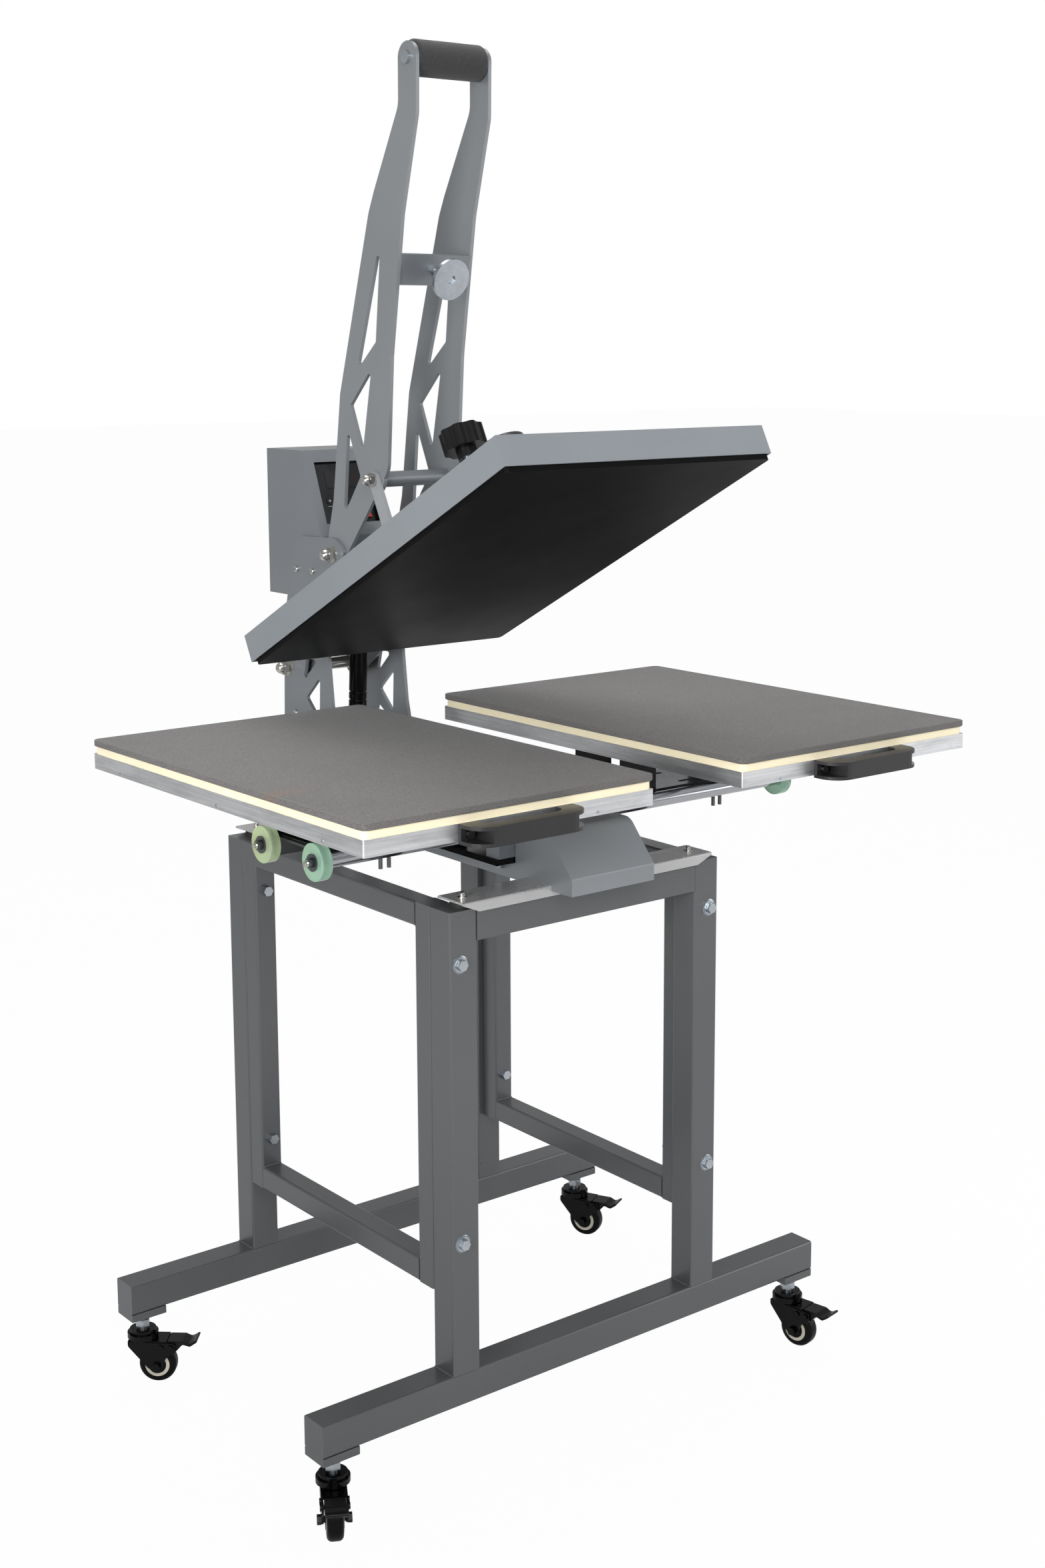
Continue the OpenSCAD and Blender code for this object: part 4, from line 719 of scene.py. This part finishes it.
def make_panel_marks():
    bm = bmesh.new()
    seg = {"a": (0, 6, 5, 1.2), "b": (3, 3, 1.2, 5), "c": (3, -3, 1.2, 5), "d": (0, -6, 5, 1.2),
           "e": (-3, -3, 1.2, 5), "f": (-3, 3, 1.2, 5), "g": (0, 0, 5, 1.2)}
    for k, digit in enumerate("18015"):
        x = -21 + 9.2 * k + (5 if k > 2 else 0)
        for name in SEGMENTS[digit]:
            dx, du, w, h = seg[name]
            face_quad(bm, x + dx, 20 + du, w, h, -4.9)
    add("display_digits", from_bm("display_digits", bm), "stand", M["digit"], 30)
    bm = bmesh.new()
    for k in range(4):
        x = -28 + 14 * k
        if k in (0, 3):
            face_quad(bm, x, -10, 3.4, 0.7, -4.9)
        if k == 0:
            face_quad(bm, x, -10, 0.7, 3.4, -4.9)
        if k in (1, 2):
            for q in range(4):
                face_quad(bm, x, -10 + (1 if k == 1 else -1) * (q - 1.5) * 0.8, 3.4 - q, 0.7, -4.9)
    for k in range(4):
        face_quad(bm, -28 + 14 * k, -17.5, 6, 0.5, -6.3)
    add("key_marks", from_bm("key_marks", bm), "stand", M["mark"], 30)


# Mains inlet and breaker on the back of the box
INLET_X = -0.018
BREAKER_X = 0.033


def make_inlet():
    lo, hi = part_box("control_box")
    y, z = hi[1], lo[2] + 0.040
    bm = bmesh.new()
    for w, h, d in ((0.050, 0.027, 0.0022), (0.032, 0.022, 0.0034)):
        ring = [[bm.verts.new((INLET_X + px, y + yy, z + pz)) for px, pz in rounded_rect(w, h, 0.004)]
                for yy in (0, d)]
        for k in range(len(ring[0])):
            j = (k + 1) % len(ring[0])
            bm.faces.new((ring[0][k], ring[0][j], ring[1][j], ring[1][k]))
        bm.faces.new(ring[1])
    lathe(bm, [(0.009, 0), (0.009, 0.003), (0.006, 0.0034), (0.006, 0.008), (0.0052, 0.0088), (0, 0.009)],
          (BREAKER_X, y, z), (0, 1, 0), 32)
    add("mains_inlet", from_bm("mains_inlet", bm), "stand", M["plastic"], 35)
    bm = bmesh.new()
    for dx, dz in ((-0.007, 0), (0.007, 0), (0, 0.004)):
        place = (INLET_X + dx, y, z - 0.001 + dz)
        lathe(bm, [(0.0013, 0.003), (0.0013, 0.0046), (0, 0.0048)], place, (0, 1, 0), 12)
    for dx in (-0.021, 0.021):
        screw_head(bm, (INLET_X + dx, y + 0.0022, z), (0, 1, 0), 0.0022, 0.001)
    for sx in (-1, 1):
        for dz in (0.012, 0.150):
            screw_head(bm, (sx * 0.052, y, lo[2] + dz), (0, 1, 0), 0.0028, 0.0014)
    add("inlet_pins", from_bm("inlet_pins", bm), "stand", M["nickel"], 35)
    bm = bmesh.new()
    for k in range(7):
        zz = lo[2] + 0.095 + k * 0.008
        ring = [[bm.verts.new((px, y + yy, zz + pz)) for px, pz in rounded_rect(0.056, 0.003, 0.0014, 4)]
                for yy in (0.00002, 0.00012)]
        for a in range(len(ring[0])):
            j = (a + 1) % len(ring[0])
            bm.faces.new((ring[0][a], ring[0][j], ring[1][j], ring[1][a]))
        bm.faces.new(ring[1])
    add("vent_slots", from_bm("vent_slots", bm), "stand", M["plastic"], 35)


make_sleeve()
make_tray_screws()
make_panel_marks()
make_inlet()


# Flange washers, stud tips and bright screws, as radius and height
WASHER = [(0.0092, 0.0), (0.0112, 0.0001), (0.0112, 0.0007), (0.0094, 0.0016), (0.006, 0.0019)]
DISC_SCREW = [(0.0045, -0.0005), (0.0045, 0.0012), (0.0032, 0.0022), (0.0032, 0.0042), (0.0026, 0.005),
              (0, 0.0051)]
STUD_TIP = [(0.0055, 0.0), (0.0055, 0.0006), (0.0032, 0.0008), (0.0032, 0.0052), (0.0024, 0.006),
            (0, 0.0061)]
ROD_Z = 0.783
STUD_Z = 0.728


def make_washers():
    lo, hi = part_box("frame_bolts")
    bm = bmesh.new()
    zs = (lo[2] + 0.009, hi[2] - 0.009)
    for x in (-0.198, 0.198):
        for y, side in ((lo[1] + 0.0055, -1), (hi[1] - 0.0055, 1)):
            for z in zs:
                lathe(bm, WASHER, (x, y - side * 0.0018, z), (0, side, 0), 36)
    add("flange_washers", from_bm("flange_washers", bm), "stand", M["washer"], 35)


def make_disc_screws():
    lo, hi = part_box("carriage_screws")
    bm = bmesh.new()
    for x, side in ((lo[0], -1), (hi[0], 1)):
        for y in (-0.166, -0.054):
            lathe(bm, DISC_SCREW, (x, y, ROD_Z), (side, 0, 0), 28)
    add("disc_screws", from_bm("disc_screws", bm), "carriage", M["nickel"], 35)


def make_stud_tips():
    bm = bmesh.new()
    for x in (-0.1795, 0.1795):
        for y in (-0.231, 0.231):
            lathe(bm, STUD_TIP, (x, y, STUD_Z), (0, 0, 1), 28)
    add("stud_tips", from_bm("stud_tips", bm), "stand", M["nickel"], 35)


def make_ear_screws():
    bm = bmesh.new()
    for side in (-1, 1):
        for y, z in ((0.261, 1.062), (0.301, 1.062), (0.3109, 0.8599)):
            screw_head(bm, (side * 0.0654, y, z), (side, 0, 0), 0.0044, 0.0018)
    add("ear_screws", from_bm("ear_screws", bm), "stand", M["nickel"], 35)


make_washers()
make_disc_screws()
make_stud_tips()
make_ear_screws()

- _DIRECTIONS_
Emit the full listing verbatim.

- _REPLY_
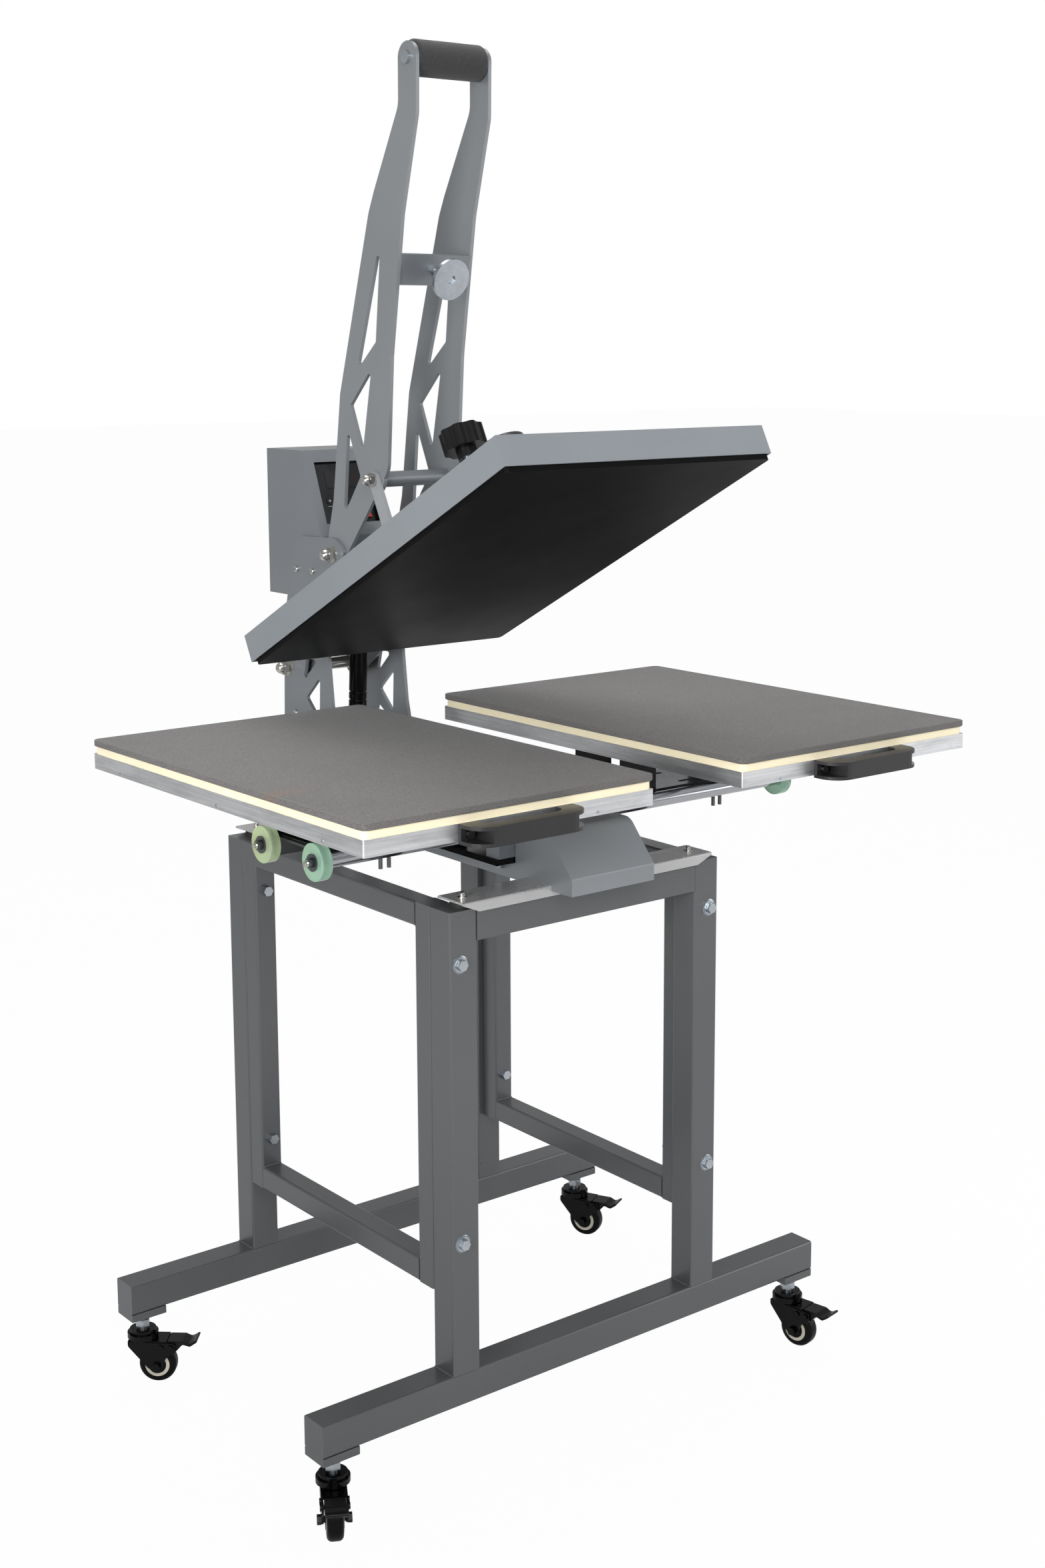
Continue the OpenSCAD and Blender code for this object: part 4, from line 719 of scene.py. This part finishes it.
def make_panel_marks():
    bm = bmesh.new()
    seg = {"a": (0, 6, 5, 1.2), "b": (3, 3, 1.2, 5), "c": (3, -3, 1.2, 5), "d": (0, -6, 5, 1.2),
           "e": (-3, -3, 1.2, 5), "f": (-3, 3, 1.2, 5), "g": (0, 0, 5, 1.2)}
    for k, digit in enumerate("18015"):
        x = -21 + 9.2 * k + (5 if k > 2 else 0)
        for name in SEGMENTS[digit]:
            dx, du, w, h = seg[name]
            face_quad(bm, x + dx, 20 + du, w, h, -4.9)
    add("display_digits", from_bm("display_digits", bm), "stand", M["digit"], 30)
    bm = bmesh.new()
    for k in range(4):
        x = -28 + 14 * k
        if k in (0, 3):
            face_quad(bm, x, -10, 3.4, 0.7, -4.9)
        if k == 0:
            face_quad(bm, x, -10, 0.7, 3.4, -4.9)
        if k in (1, 2):
            for q in range(4):
                face_quad(bm, x, -10 + (1 if k == 1 else -1) * (q - 1.5) * 0.8, 3.4 - q, 0.7, -4.9)
    for k in range(4):
        face_quad(bm, -28 + 14 * k, -17.5, 6, 0.5, -6.3)
    add("key_marks", from_bm("key_marks", bm), "stand", M["mark"], 30)


# Mains inlet and breaker on the back of the box
INLET_X = -0.018
BREAKER_X = 0.033


def make_inlet():
    lo, hi = part_box("control_box")
    y, z = hi[1], lo[2] + 0.040
    bm = bmesh.new()
    for w, h, d in ((0.050, 0.027, 0.0022), (0.032, 0.022, 0.0034)):
        ring = [[bm.verts.new((INLET_X + px, y + yy, z + pz)) for px, pz in rounded_rect(w, h, 0.004)]
                for yy in (0, d)]
        for k in range(len(ring[0])):
            j = (k + 1) % len(ring[0])
            bm.faces.new((ring[0][k], ring[0][j], ring[1][j], ring[1][k]))
        bm.faces.new(ring[1])
    lathe(bm, [(0.009, 0), (0.009, 0.003), (0.006, 0.0034), (0.006, 0.008), (0.0052, 0.0088), (0, 0.009)],
          (BREAKER_X, y, z), (0, 1, 0), 32)
    add("mains_inlet", from_bm("mains_inlet", bm), "stand", M["plastic"], 35)
    bm = bmesh.new()
    for dx, dz in ((-0.007, 0), (0.007, 0), (0, 0.004)):
        place = (INLET_X + dx, y, z - 0.001 + dz)
        lathe(bm, [(0.0013, 0.003), (0.0013, 0.0046), (0, 0.0048)], place, (0, 1, 0), 12)
    for dx in (-0.021, 0.021):
        screw_head(bm, (INLET_X + dx, y + 0.0022, z), (0, 1, 0), 0.0022, 0.001)
    for sx in (-1, 1):
        for dz in (0.012, 0.150):
            screw_head(bm, (sx * 0.052, y, lo[2] + dz), (0, 1, 0), 0.0028, 0.0014)
    add("inlet_pins", from_bm("inlet_pins", bm), "stand", M["nickel"], 35)
    bm = bmesh.new()
    for k in range(7):
        zz = lo[2] + 0.095 + k * 0.008
        ring = [[bm.verts.new((px, y + yy, zz + pz)) for px, pz in rounded_rect(0.056, 0.003, 0.0014, 4)]
                for yy in (0.00002, 0.00012)]
        for a in range(len(ring[0])):
            j = (a + 1) % len(ring[0])
            bm.faces.new((ring[0][a], ring[0][j], ring[1][j], ring[1][a]))
        bm.faces.new(ring[1])
    add("vent_slots", from_bm("vent_slots", bm), "stand", M["plastic"], 35)


make_sleeve()
make_tray_screws()
make_panel_marks()
make_inlet()


# Flange washers, stud tips and bright screws, as radius and height
WASHER = [(0.0092, 0.0), (0.0112, 0.0001), (0.0112, 0.0007), (0.0094, 0.0016), (0.006, 0.0019)]
DISC_SCREW = [(0.0045, -0.0005), (0.0045, 0.0012), (0.0032, 0.0022), (0.0032, 0.0042), (0.0026, 0.005),
              (0, 0.0051)]
STUD_TIP = [(0.0055, 0.0), (0.0055, 0.0006), (0.0032, 0.0008), (0.0032, 0.0052), (0.0024, 0.006),
            (0, 0.0061)]
ROD_Z = 0.783
STUD_Z = 0.728


def make_washers():
    lo, hi = part_box("frame_bolts")
    bm = bmesh.new()
    zs = (lo[2] + 0.009, hi[2] - 0.009)
    for x in (-0.198, 0.198):
        for y, side in ((lo[1] + 0.0055, -1), (hi[1] - 0.0055, 1)):
            for z in zs:
                lathe(bm, WASHER, (x, y - side * 0.0018, z), (0, side, 0), 36)
    add("flange_washers", from_bm("flange_washers", bm), "stand", M["washer"], 35)


def make_disc_screws():
    lo, hi = part_box("carriage_screws")
    bm = bmesh.new()
    for x, side in ((lo[0], -1), (hi[0], 1)):
        for y in (-0.166, -0.054):
            lathe(bm, DISC_SCREW, (x, y, ROD_Z), (side, 0, 0), 28)
    add("disc_screws", from_bm("disc_screws", bm), "carriage", M["nickel"], 35)


def make_stud_tips():
    bm = bmesh.new()
    for x in (-0.1795, 0.1795):
        for y in (-0.231, 0.231):
            lathe(bm, STUD_TIP, (x, y, STUD_Z), (0, 0, 1), 28)
    add("stud_tips", from_bm("stud_tips", bm), "stand", M["nickel"], 35)


def make_ear_screws():
    bm = bmesh.new()
    for side in (-1, 1):
        for y, z in ((0.261, 1.062), (0.301, 1.062), (0.3109, 0.8599)):
            screw_head(bm, (side * 0.0654, y, z), (side, 0, 0), 0.0044, 0.0018)
    add("ear_screws", from_bm("ear_screws", bm), "stand", M["nickel"], 35)


make_washers()
make_disc_screws()
make_stud_tips()
make_ear_screws()